Chapter 6 Lecture

CHAPTER 6 Two Categorical Variables’ Relationship We tried to see if a relationship existed between two categorical variables in chapter 2 by looking at counts and percents in a two- way table. What does it mean for two categorical variables to be related? If two categorical variables are related, it means that the probability that an individual falls into a particular category for one variable is linked to the category they fall into for the other variable. Let’s say that we wanted to determine if there is a relationship between religion (Christian, Jewish, Muslim, Other) and smoking. When we test if there is a relationship between these two variables, we are trying to determine if individuals of a particular religion are more or less likely to smoke.

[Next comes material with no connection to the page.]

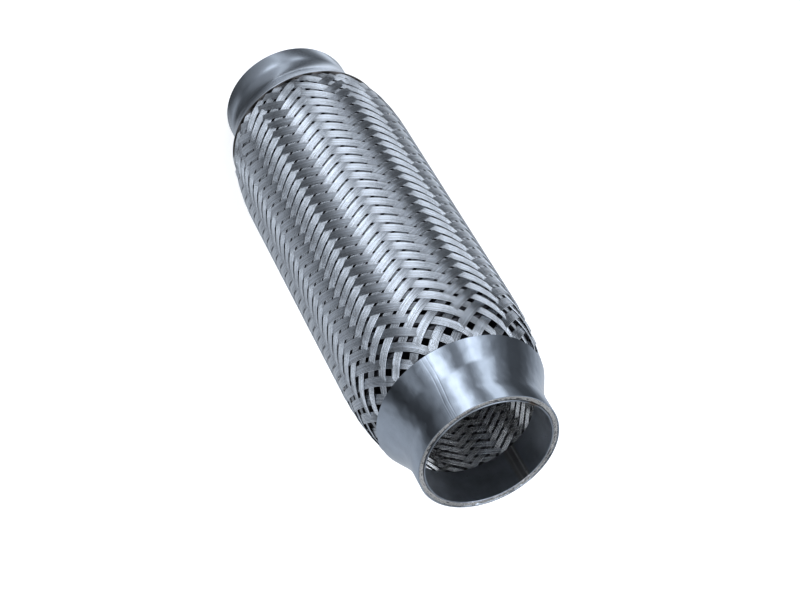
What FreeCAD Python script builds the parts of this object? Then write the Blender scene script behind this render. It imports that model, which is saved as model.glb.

If that is the case, then we can say that Religion and Smoking are related or associated . Skip 6.2 Confounding variables can exist when we look at the relationship between two categorical variables too (Simpson’s Paradox)! Statistically significant – when the difference between our sample data and previous population information is large enough to be unlikely to have occurred How can we test for statistical significance? We will use several different methods of inference in this class. One method of inference is a hypothesis test. All hypothesis tests follow these basic steps: 1. Determine the null and alternative hypotheses. 2. Verify necessary data conditions, and if they are met, summarize the data into an appropriate test statistic. 3. Assuming that the null hypothesis is true, find the p-value.